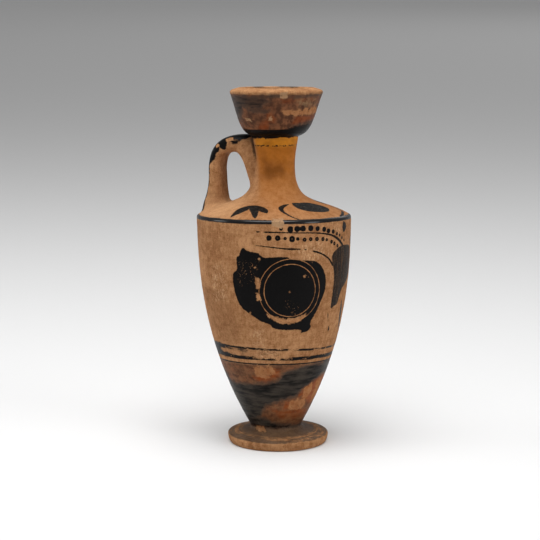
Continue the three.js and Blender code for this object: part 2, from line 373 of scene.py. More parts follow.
def baked(piece):
    """The evaluated shape as a plain mesh. The piece and its modifiers are removed."""
    bpy.context.view_layer.update()
    evaluated = piece.evaluated_get(bpy.context.evaluated_depsgraph_get())
    mesh = bpy.data.meshes.new_from_object(evaluated)
    bpy.data.objects.remove(piece)
    return mesh


def thrown(tree, profile, segments, ridge_depth, clay):
    line = bpy.data.meshes.new("profile")
    line.from_pydata([(r, 0, z) for r, z in profile], [(i, i + 1) for i in range(len(profile) - 1)], [])
    piece = link(line, "thrown")
    modifier = piece.modifiers.new("wheel", "NODES")
    modifier.node_group = tree
    values = {"Rows": len(profile), "Segments": segments, "Ridge depth": ridge_depth,
              "Ridge spacing": RIDGE_SPACING, "Seed": RIDGE_SEED, "Clay": clay}
    for item in tree.interface.items_tree:
        if item.in_out == "INPUT" and item.name in values:
            modifier[item.identifier] = values[item.name]
    return baked(piece)


# Handle: a strap swept along its own back, deep and wide where it is pressed on.

def handle_back():
    leg_top = (HANDLE_REACH, BODY_HEIGHT + NECK_HEIGHT * 0.56)
    arch = bend((NECK_BORE_RADIUS + NECK_WALL * 0.2, MOUTH_Z),
                (HANDLE_REACH * 0.775, MOUTH_Z + HANDLE_ARCH_PULL),
                (HANDLE_REACH, MOUTH_Z - HANDLE_ARCH_PULL), leg_top)
    leg = bend(leg_top, (HANDLE_REACH - HANDLE_LEG_TUCK, BODY_HEIGHT + NECK_HEIGHT * 0.24),
               (BODY_RADIUS - HANDLE_SPLAY_INSET, BODY_HEIGHT + HANDLE_SPLAY_HEIGHT),
               (BODY_RADIUS - HANDLE_FOOT_INSET, BODY_HEIGHT - SHOULDER_EDGE_ROUNDING))
    return join(arch, leg)


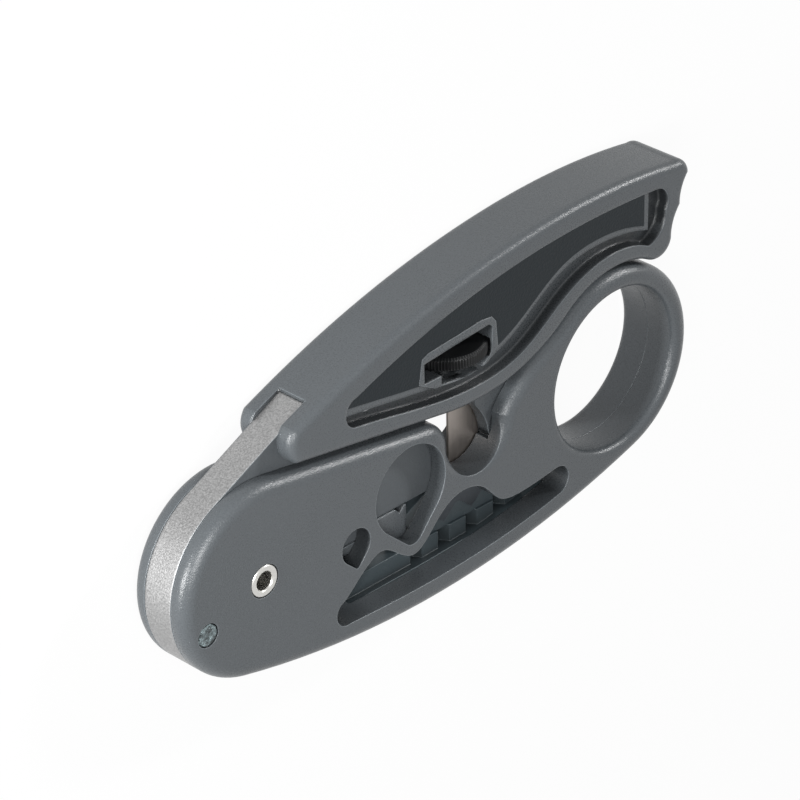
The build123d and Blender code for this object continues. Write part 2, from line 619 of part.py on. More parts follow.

========================

▸ **The request**:
Copy out each record from above, exactly.

▸ **Solution**:
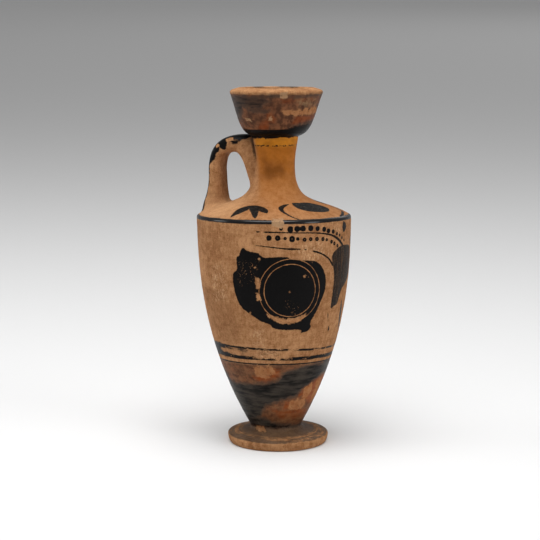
Continue the three.js and Blender code for this object: part 2, from line 373 of scene.py. More parts follow.
def baked(piece):
    """The evaluated shape as a plain mesh. The piece and its modifiers are removed."""
    bpy.context.view_layer.update()
    evaluated = piece.evaluated_get(bpy.context.evaluated_depsgraph_get())
    mesh = bpy.data.meshes.new_from_object(evaluated)
    bpy.data.objects.remove(piece)
    return mesh


def thrown(tree, profile, segments, ridge_depth, clay):
    line = bpy.data.meshes.new("profile")
    line.from_pydata([(r, 0, z) for r, z in profile], [(i, i + 1) for i in range(len(profile) - 1)], [])
    piece = link(line, "thrown")
    modifier = piece.modifiers.new("wheel", "NODES")
    modifier.node_group = tree
    values = {"Rows": len(profile), "Segments": segments, "Ridge depth": ridge_depth,
              "Ridge spacing": RIDGE_SPACING, "Seed": RIDGE_SEED, "Clay": clay}
    for item in tree.interface.items_tree:
        if item.in_out == "INPUT" and item.name in values:
            modifier[item.identifier] = values[item.name]
    return baked(piece)


# Handle: a strap swept along its own back, deep and wide where it is pressed on.

def handle_back():
    leg_top = (HANDLE_REACH, BODY_HEIGHT + NECK_HEIGHT * 0.56)
    arch = bend((NECK_BORE_RADIUS + NECK_WALL * 0.2, MOUTH_Z),
                (HANDLE_REACH * 0.775, MOUTH_Z + HANDLE_ARCH_PULL),
                (HANDLE_REACH, MOUTH_Z - HANDLE_ARCH_PULL), leg_top)
    leg = bend(leg_top, (HANDLE_REACH - HANDLE_LEG_TUCK, BODY_HEIGHT + NECK_HEIGHT * 0.24),
               (BODY_RADIUS - HANDLE_SPLAY_INSET, BODY_HEIGHT + HANDLE_SPLAY_HEIGHT),
               (BODY_RADIUS - HANDLE_FOOT_INSET, BODY_HEIGHT - SHOULDER_EDGE_ROUNDING))
    return join(arch, leg)


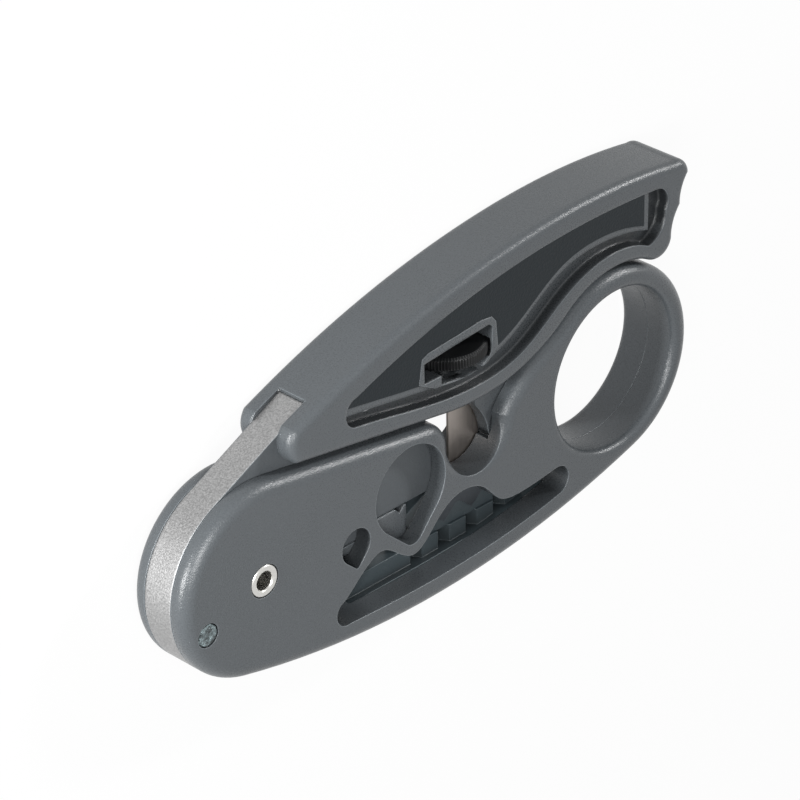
The build123d and Blender code for this object continues. Write part 2, from line 619 of part.py on. More parts follow.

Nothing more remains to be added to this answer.